>> Begin Dataset records

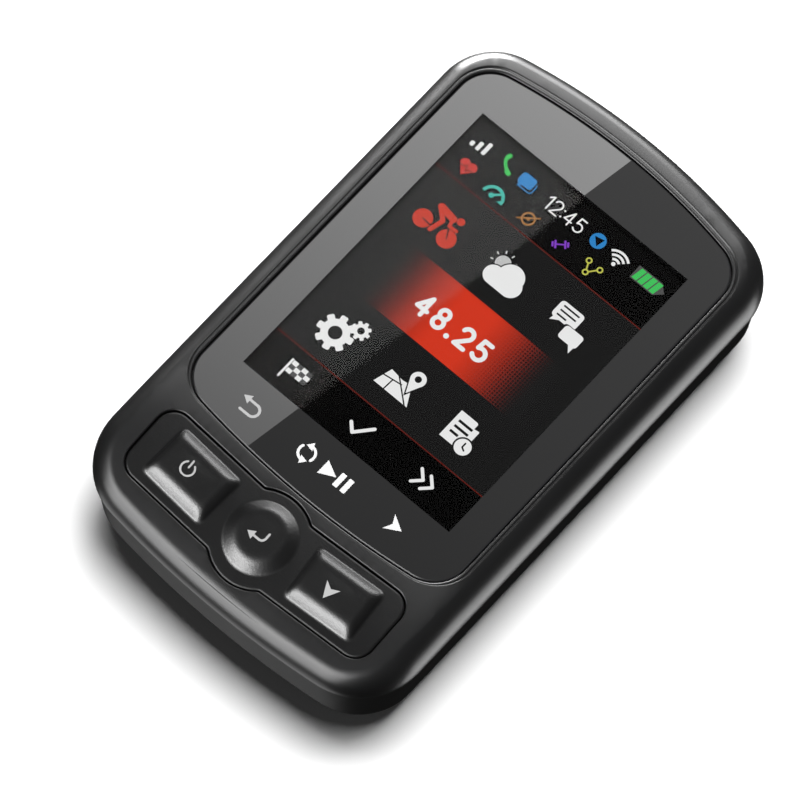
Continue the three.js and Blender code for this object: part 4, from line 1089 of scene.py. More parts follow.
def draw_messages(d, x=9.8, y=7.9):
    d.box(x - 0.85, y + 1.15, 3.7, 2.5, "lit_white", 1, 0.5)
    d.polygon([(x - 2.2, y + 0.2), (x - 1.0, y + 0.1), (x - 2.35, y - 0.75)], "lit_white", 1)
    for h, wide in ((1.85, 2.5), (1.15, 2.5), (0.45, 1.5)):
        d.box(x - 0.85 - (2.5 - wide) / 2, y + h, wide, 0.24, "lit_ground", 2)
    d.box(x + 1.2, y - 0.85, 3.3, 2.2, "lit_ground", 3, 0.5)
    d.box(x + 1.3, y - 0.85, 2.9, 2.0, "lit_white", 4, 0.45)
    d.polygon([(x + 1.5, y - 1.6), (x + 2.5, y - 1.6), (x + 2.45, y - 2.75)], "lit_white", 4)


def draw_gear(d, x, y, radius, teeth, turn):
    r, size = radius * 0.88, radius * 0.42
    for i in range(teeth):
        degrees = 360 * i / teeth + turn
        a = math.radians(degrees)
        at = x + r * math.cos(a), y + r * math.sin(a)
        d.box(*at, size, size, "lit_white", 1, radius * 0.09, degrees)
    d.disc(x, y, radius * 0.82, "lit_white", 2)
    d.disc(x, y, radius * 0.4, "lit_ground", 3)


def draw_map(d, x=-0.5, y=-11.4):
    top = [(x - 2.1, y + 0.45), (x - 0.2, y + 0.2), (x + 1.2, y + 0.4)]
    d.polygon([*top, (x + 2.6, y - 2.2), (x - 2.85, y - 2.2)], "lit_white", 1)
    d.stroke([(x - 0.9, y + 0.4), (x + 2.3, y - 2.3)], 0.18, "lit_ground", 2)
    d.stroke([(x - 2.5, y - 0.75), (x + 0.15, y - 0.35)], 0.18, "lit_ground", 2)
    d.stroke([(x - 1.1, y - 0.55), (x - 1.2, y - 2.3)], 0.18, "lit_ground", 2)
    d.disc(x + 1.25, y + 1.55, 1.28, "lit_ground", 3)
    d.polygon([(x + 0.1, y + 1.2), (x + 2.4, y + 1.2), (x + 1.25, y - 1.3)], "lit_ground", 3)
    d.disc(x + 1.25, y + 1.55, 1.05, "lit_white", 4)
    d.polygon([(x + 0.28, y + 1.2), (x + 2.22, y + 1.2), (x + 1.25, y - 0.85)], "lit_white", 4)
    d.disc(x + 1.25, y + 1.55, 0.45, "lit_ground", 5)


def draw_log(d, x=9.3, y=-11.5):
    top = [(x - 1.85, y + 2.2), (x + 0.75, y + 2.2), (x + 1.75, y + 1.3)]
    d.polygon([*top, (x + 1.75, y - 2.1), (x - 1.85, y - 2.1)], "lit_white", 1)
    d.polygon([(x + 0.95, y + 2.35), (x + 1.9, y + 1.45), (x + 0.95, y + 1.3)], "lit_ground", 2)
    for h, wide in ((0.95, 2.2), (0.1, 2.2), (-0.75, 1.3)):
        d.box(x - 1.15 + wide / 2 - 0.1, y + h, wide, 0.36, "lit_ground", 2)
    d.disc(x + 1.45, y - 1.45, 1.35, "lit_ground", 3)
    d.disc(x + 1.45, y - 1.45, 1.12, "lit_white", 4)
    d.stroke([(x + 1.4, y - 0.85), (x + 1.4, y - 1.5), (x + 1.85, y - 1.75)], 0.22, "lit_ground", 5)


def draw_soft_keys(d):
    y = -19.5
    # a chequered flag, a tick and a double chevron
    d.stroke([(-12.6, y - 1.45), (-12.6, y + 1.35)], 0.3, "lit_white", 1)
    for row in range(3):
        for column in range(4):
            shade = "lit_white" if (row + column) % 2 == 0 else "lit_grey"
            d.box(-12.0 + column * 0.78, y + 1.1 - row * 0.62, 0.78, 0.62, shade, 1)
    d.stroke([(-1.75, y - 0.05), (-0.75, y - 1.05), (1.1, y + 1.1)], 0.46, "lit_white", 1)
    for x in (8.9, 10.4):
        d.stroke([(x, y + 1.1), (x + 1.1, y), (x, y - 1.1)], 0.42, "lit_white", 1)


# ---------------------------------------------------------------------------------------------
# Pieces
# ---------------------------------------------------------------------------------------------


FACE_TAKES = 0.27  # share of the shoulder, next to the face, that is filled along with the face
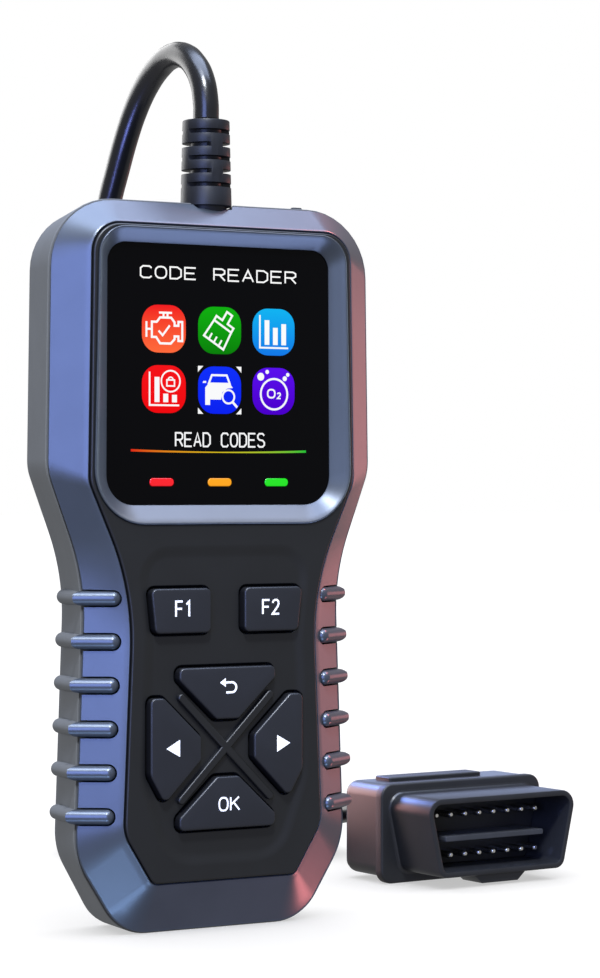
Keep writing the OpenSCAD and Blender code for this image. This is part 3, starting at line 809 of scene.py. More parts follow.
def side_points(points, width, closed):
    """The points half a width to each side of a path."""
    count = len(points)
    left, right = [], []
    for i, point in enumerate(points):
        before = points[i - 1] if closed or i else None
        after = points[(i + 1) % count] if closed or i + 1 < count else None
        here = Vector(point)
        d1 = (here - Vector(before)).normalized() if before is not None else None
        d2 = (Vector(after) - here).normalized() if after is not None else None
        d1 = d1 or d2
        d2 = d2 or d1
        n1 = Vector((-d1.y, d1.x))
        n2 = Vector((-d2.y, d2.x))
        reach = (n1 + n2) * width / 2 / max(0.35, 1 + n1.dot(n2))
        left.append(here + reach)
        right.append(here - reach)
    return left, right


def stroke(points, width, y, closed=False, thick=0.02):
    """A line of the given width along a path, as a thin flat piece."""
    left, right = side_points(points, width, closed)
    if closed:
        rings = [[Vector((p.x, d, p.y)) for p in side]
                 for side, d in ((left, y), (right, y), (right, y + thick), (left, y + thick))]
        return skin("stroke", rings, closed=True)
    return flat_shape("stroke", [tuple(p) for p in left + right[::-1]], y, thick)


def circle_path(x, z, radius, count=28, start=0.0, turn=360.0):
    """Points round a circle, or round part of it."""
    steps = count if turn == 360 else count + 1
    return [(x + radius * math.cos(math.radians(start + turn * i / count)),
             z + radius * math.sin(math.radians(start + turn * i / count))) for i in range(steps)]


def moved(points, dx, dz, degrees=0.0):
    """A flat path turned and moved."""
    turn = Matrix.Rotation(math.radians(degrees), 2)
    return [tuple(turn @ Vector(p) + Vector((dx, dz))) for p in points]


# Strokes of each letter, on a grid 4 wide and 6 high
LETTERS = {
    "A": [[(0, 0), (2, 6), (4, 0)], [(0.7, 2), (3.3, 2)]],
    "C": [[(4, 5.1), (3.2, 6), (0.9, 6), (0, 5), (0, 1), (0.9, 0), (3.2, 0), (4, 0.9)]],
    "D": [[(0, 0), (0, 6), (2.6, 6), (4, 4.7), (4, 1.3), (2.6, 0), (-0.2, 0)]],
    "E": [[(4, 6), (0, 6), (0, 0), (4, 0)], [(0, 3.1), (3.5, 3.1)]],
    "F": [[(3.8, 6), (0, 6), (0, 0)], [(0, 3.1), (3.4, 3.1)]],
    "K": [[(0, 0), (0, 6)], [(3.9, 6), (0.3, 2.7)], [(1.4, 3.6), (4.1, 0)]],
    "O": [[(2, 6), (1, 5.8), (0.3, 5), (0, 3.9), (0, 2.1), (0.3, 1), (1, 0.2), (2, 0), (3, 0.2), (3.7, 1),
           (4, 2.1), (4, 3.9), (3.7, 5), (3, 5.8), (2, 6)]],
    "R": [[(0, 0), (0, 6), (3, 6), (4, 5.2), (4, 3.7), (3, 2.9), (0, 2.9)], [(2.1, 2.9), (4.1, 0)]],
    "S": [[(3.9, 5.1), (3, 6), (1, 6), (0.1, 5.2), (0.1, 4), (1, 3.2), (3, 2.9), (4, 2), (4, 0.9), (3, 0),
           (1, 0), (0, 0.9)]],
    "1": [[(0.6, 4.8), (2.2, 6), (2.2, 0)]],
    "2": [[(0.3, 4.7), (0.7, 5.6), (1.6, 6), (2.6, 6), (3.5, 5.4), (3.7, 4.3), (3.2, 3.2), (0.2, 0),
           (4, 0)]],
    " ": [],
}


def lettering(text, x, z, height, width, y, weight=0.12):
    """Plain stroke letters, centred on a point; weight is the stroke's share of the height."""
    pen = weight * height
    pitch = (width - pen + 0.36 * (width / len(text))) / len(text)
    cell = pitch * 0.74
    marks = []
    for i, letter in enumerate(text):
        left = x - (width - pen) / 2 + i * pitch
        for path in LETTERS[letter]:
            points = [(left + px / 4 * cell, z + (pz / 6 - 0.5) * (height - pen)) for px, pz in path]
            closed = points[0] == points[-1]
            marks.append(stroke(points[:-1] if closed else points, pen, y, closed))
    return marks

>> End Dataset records

What to produce: Beginning at the top of the data, please return every line until and including the line containing "d.polygon([(x + 1.5, y", copied exactly, and nothing past it.

Answer below:
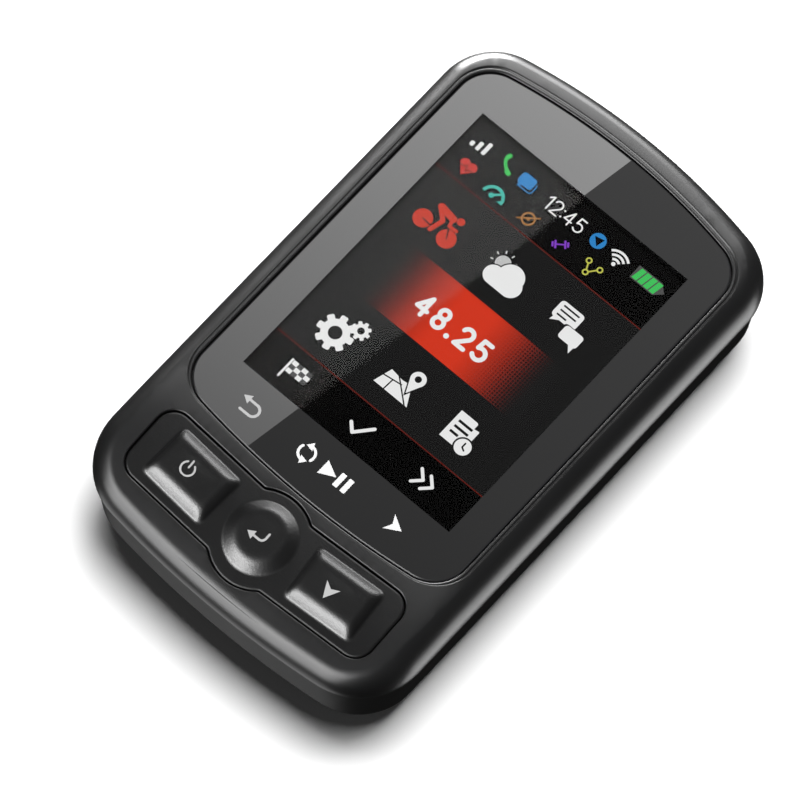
Continue the three.js and Blender code for this object: part 4, from line 1089 of scene.py. More parts follow.
def draw_messages(d, x=9.8, y=7.9):
    d.box(x - 0.85, y + 1.15, 3.7, 2.5, "lit_white", 1, 0.5)
    d.polygon([(x - 2.2, y + 0.2), (x - 1.0, y + 0.1), (x - 2.35, y - 0.75)], "lit_white", 1)
    for h, wide in ((1.85, 2.5), (1.15, 2.5), (0.45, 1.5)):
        d.box(x - 0.85 - (2.5 - wide) / 2, y + h, wide, 0.24, "lit_ground", 2)
    d.box(x + 1.2, y - 0.85, 3.3, 2.2, "lit_ground", 3, 0.5)
    d.box(x + 1.3, y - 0.85, 2.9, 2.0, "lit_white", 4, 0.45)
    d.polygon([(x + 1.5, y - 1.6), (x + 2.5, y - 1.6), (x + 2.45, y - 2.75)], "lit_white", 4)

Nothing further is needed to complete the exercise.